Id. at 327-328, 561 A.2d at 734 (emphasis added). This clause from Buttermore unquestionably is the functional equivalent to the clause in paragraph two which discharges Kern. They are both meant to identify all parties who might be affected by the contract. In the present case Kern is the only party named, whereas the injured party in Buttermore added "and all other persons," etc. The language in Buttermore is markedly different from the language in the present case. Appellees are correct in stating that Buttermore allows parties not specifically mentioned to benefit from the release. However, there must be a clear showing that other parties were somehow contemplated. Appellees' reading of the release is much too expansive. Such a reading would render the discharging clause in paragraph two either superfluous or inexplicably inconsistent. Neither can be reconciled with basic rules on contract interpretation, which seek to give meaning to all terms while maintaining an internally consistent document.

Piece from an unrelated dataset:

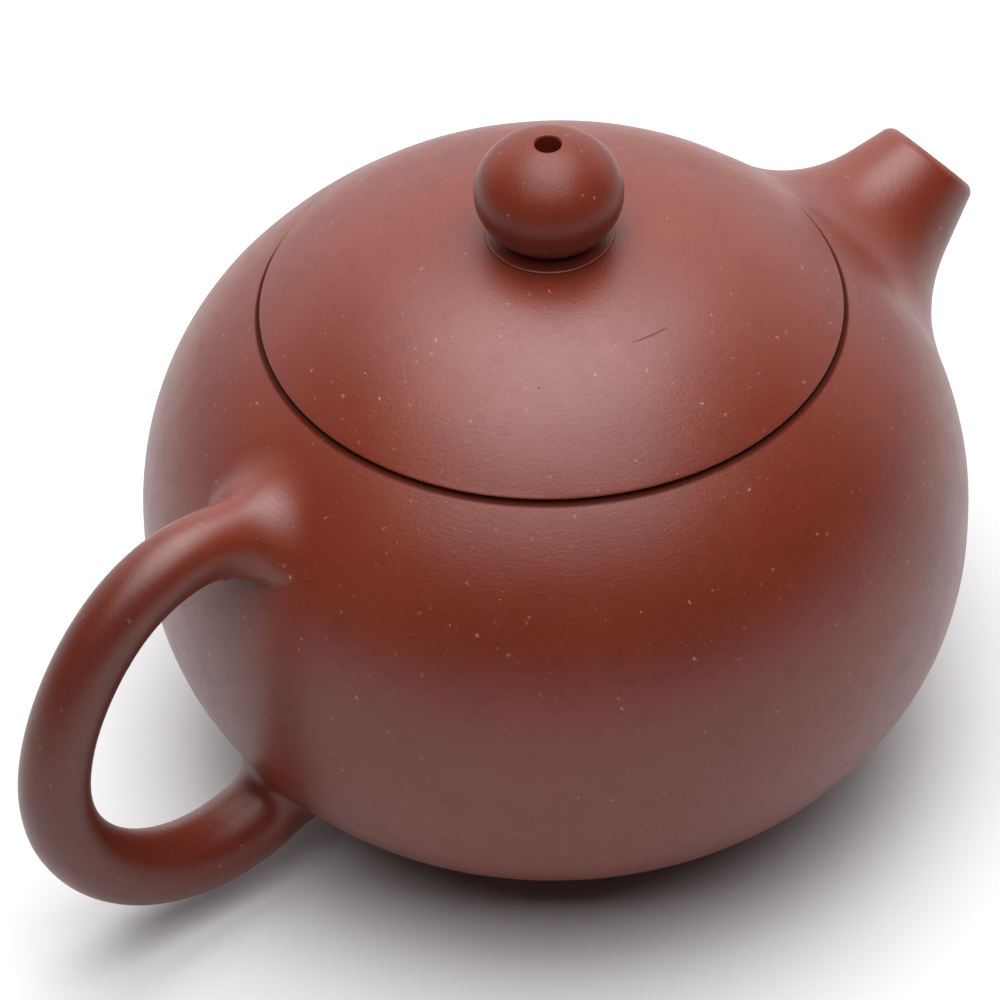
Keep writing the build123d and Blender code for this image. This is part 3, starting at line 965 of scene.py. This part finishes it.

However, disputes may sometimes arise over form contracts which include typed or handwritten terms. Often, parties negotiate and write or type terms onto the form *523 contract which are in direct conflict with the preprinted terms. When a contract contains either hand or typewritten terms which are in conflict with the preprinted terms, the preprinted terms must always yield to the other terms because the hand or typewritten term presumably evinces the deliberate expression of the parties' true intent. Goldstein v. Blumenfeld, 393 Pa.Super. 263, 574 A.2d 109 (1990).

This sound interpretive policy is meant to protect parties from being bound by terms which were not a basis of the bargain. Thus, were we to conclude that the preprinted clause, "by any means whatsoever," was in direct conflict with the typed clause solely discharging Kern, appellees would still find no relief. The clause in paragraph one is a preprinted term in direct conflict with a typewritten term in paragraph two.

Thus, we can not agree with the trial court that the contract released the appellees as well as appellant.

Order reversed. Case remanded for further proceedings. Jurisdiction relinquished.


[1] Emphasis added to preprinted words from a form contract with the heading "General Release." Words not emphasized were typewritten onto the form contract.